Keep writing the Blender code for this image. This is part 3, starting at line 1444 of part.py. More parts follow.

============

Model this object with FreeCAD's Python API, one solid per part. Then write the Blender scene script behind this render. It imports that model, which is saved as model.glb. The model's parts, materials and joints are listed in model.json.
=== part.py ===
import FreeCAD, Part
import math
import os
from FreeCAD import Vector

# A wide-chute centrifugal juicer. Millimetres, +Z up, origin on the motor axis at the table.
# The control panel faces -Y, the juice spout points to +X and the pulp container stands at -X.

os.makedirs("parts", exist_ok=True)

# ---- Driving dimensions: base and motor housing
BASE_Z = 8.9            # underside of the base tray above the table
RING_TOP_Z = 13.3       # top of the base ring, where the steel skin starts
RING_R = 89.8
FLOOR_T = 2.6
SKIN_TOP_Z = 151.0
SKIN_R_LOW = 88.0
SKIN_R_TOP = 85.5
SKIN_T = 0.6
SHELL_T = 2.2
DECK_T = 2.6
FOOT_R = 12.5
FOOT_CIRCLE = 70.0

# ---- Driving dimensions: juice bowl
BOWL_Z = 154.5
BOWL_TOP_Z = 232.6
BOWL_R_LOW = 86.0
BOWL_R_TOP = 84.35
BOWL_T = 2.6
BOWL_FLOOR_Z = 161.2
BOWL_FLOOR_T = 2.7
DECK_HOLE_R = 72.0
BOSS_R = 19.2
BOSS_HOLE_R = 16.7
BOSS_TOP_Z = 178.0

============

▶ **Objective**: How many lines in the listing contain "FreeCAD"? Answer with the number alone.

▶ **Worked answer**: 3